The first vector implementation should only recall long-term ENTITY targets.

Reason:

  • ImpressionVectorIndex already syncs known Entity data.
  • Known entities have relatively stable features and impressions.
  • Active entity evidence changes frequently; embedding every new evidence item would add update cost and lifecycle complexity too early.

So the first vector target should be:

Entity feature / impression vector
-> ImpressionSearchTarget(Type.ENTITY, entityUuid)

Later, after the active entity organization chain is stable, active evidence vectors can be added as:

ActiveEntity evidence / projected feature / projected impression vector
-> ImpressionSearchTarget(Type.ACTIVE_ENTITY, runtimeId)

Signal model

EntityAssociationMatch is currently text-oriented because it stores List<ImpressionSearchHit>.

For fusion, introduce a source-neutral signal model:

data class EntityAssociationSignal(
    val target: ImpressionSearchTarget,
    val source: Source,
    val score: Double,
    val reason: String,
    val textHit: ImpressionSearchHit? = null,
    val vectorHit: ImpressionVectorHit? = null,
) {
    enum class Source {
        TEXT,
        VECTOR,
        RELATION,
        RECENCY
    }
}

Then change or extend EntityAssociationMatch toward:

data class EntityAssociationMatch(
    val target: ImpressionSearchTarget,
    val score: Double,
    val signals: List<EntityAssociationSignal> = emptyList(),
)

This keeps fusion explainable. A match can still tell the model or logs why an entity was recalled.

Score normalization

Text search score and vector similarity should not be added directly.
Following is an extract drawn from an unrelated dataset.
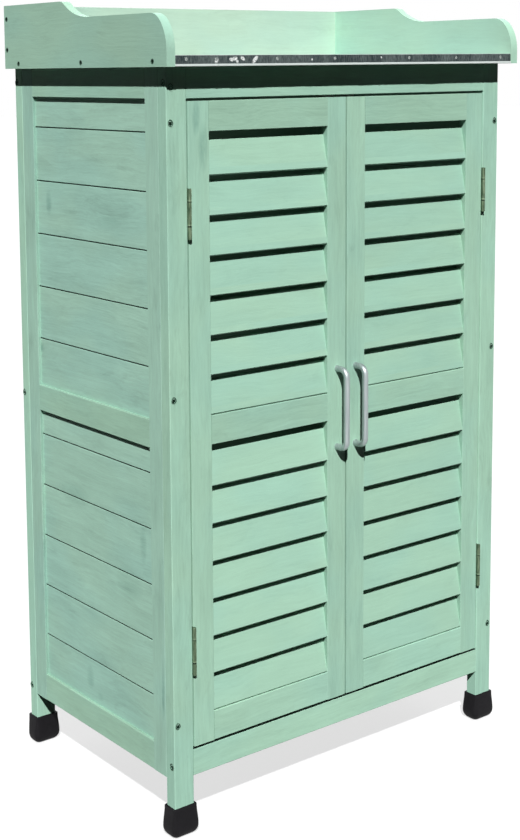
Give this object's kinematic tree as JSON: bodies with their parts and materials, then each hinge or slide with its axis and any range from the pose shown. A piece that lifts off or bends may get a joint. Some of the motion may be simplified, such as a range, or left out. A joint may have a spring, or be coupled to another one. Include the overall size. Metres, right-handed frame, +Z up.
{
  "type": "garden storage cabinet",
  "caption": "Garden storage cabinet of painted timber with louvred doors, boarded sides, shelves inside and a metal-topped potting tray with curved side boards.",
  "frame": {"origin": "on the ground, below the middle of the whole outline", "axes": "+Z up; X across the doors, +X to the right as seen from the front; the doors face -Y"},
  "size_m": [0.734, 0.4588, 1.27],
  "materials": {
    "frame_paint": "satin, brushed sage green paint over planed softwood",
    "door_paint": "satin, brushed sage green paint over planed softwood",
    "plank_paint": "satin, sage green paint over boards with faint grain",
    "slat_paint": "satin, sage green paint over thin slats",
    "tray_paint": "satin, sage green paint over planed boards",
    "shelf_paint": "satin, sage green paint over planed boards",
    "cap_rubber": "matt moulded black rubber",
    "tray_zinc": "galvanised sheet, satin with soft spangle",
    "hinge_bronze": "dark bronzed, satin",
    "handle_steel": "satin nickel",
    "screw_steel": "zinc plated",
    "catch_plastic": "matt off-white",
    "strike_steel": "zinc plated"
  },
  "bodies": {
    "cabinet": {"back_panel_planks": "plank_paint", "back_panel_rails": "frame_paint", "back_panel_stiles": "frame_paint", "floor_boards": "shelf_paint", "frame_screws": "screw_steel", "front_bottom_rail": "frame_paint", "front_left_foot_cap": "cap_rubber", "front_left_leg": "frame_paint", "front_right_foot_cap": "cap_rubber", "front_right_leg": "frame_paint", "front_top_rail": "frame_paint", "left_hinge_frame_leaves": "hinge_bronze", "left_hinge_pins": "hinge_bronze", "left_panel_planks": "plank_paint", "left_panel_rails": "frame_paint", "left_panel_stiles": "frame_paint", "lower_shelf_boards": "shelf_paint", "magnetic_catches": "catch_plastic", "rear_left_foot_cap": "cap_rubber", "rear_left_leg": "frame_paint", "rear_right_foot_cap": "cap_rubber", "rear_right_leg": "frame_paint", "right_hinge_frame_leaves": "hinge_bronze", "right_hinge_pins": "hinge_bronze", "right_panel_planks": "plank_paint", "right_panel_rails": "frame_paint", "right_panel_stiles": "frame_paint", "sheet_nails": "screw_steel", "shelf_battens": "shelf_paint", "tray_back": "tray_paint", "tray_base_boards": "tray_paint", "tray_battens": "tray_paint", "tray_left_side": "tray_paint", "tray_metal_sheet": "tray_zinc", "tray_right_side": "tray_paint", "tray_screws": "screw_steel", "upper_shelf_boards": "shelf_paint"},
    "left_door": {"left_door_bottom_rail": "door_paint", "left_door_handle": "handle_steel", "left_door_handle_screws": "screw_steel", "left_door_hinge_leaves": "hinge_bronze", "left_door_hinge_stile": "door_paint", "left_door_lower_slats": "slat_paint", "left_door_meeting_stile": "door_paint", "left_door_middle_rail": "door_paint", "left_door_strike_plate": "strike_steel", "left_door_top_rail": "door_paint", "left_door_upper_slats": "slat_paint"},
    "right_door": {"right_door_bottom_rail": "door_paint", "right_door_handle": "handle_steel", "right_door_handle_screws": "screw_steel", "right_door_hinge_leaves": "hinge_bronze", "right_door_hinge_stile": "door_paint", "right_door_lower_slats": "slat_paint", "right_door_meeting_stile": "door_paint", "right_door_middle_rail": "door_paint", "right_door_strike_plate": "strike_steel", "right_door_top_rail": "door_paint", "right_door_upper_slats": "slat_paint"}
  },
  "joints": [
    {"name": "left_door_hinge", "type": "hinge", "parent": "cabinet", "child": "left_door", "pos_m": [-0.31275, -0.2049, 0.622], "axis": [0, 0, -1], "range_deg": [0, 180]},
    {"name": "right_door_hinge", "type": "hinge", "parent": "cabinet", "child": "right_door", "pos_m": [0.31275, -0.2049, 0.622], "axis": [0, 0, 1], "range_deg": [0, 180]}
  ]
}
Text search currently produces an internal score based on token hits, coverage, exact phrase bonus, field bonus, and document weight. Vector search is usually cosine-like similarity. Normalize both into association-strength-like values before fusion.
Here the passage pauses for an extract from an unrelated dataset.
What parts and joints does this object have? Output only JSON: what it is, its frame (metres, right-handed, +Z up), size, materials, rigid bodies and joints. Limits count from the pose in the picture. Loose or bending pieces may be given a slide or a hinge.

Possible first normalization:

textScore01 = clamp(textScore / 5.0, 0.0, 1.0)

vectorScore01 =
  similarity < 0.55 -> 0.0
  otherwise -> clamp((similarity - 0.55) / 0.35, 0.0, 1.0)
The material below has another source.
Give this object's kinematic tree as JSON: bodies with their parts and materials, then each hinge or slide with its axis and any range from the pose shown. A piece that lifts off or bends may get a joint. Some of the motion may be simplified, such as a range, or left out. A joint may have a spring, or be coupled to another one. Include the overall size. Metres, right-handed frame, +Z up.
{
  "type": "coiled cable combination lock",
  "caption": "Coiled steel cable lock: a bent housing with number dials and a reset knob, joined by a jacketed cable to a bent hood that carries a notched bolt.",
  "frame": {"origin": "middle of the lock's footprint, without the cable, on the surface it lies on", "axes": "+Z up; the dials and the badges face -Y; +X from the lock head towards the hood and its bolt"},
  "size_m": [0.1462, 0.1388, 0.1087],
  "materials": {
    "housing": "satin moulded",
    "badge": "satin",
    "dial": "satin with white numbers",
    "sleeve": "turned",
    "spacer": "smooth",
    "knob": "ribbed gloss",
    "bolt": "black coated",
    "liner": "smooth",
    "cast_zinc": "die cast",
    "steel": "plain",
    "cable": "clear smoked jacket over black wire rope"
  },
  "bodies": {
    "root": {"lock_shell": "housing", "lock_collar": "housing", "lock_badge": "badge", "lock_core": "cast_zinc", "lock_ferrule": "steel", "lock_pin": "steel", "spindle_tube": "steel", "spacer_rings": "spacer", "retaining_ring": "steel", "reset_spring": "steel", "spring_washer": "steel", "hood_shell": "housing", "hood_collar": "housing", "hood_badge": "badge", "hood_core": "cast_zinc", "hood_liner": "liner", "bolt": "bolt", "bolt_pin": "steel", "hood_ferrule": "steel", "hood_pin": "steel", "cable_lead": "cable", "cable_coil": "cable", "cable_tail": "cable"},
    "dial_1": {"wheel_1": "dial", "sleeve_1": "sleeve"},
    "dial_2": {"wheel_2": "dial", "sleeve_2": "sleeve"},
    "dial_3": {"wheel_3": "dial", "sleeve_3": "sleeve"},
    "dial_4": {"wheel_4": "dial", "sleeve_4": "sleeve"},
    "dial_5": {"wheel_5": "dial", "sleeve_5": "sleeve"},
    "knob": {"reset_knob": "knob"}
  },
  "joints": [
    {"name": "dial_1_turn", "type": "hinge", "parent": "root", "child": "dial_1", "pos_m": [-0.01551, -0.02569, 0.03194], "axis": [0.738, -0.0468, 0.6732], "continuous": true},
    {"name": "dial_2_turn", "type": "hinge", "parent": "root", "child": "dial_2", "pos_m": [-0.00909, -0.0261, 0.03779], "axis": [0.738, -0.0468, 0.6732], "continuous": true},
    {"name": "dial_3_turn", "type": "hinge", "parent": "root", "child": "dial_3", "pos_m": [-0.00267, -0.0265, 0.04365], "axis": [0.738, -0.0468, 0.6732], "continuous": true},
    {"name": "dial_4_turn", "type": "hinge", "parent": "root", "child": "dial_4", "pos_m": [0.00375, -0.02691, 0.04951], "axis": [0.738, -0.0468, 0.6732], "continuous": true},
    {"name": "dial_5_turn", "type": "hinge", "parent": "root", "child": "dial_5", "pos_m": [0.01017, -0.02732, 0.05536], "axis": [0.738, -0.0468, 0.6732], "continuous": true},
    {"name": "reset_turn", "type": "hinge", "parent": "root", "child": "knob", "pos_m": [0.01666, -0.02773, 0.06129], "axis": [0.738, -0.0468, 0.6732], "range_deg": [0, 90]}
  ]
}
The constants are placeholders. They should be tuned with tests and logs.

Fusion rule

Use strong-hit priority with multi-source support, not simple averaging.

A first rule can be:

targetScore =
  max(bestTextScore, bestVectorScore * 0.9)
  + sameTargetCrossSourceBonus
  + supportingSignalBonus

Suggested behavior:

  • direct subject or phrase text match should beat vague vector similarity;
  • vector recall should recover semantically related entities when text recall is weak or empty;
  • if text and vector both hit the same target, the target should receive a small confidence boost;
  • long documents or many weak signals should not dominate a single strong subject/evidence hit.

Execution strategy

First implementation can be conservative:

always run TextSearch
run VectorSearch only when:
  - text recall is empty; or
  - top text match confidence is low; or
  - input is long and semantic rather than name-like

If the embedding model is local and cheap enough, this can later become parallel text + vector recall.

Implementation phases

Phase 1: organization chain first

Implement before vector fusion:

  • unmatched input -> new ActiveEntity candidate;
  • active evidence update and dedup/merge rules;
  • active entity rolling into known Entity;
  • known entity feature/impression update;
  • index refresh after entity updates.

Phase 2: signal abstraction

Introduce EntityAssociationSignal and make text hits convert into signals.

Keep current behavior equivalent after refactor.

Phase 3: long-term entity vector recall

Add vector recall only for known Entity targets:

input embedding
-> ImpressionVectorIndex.search(...)
-> vector hits
-> EntityAssociationSignal(source = VECTOR)
-> fuse with text signals

Phase 4: active entity vector recall

Only after active entity lifecycle is stable:

  • vectorize active evidence or projected features;
  • update active vector index when evidence changes;
  • fuse ACTIVE_ENTITY vector hits with text hits.

Non-goals for first vector pass

Do not start with:

  • vectorizing every raw evidence item immediately;
  • replacing text search ranking;
  • using vector score as direct associationConfidence without normalization;
  • adding opaque fusion that cannot explain why an entity was recalled;
  • expanding projectEntity into a large source-specific method.

The intended direction is: multiple recall sources produce explainable signals, then ImpressionCore performs one shared entity projection flow.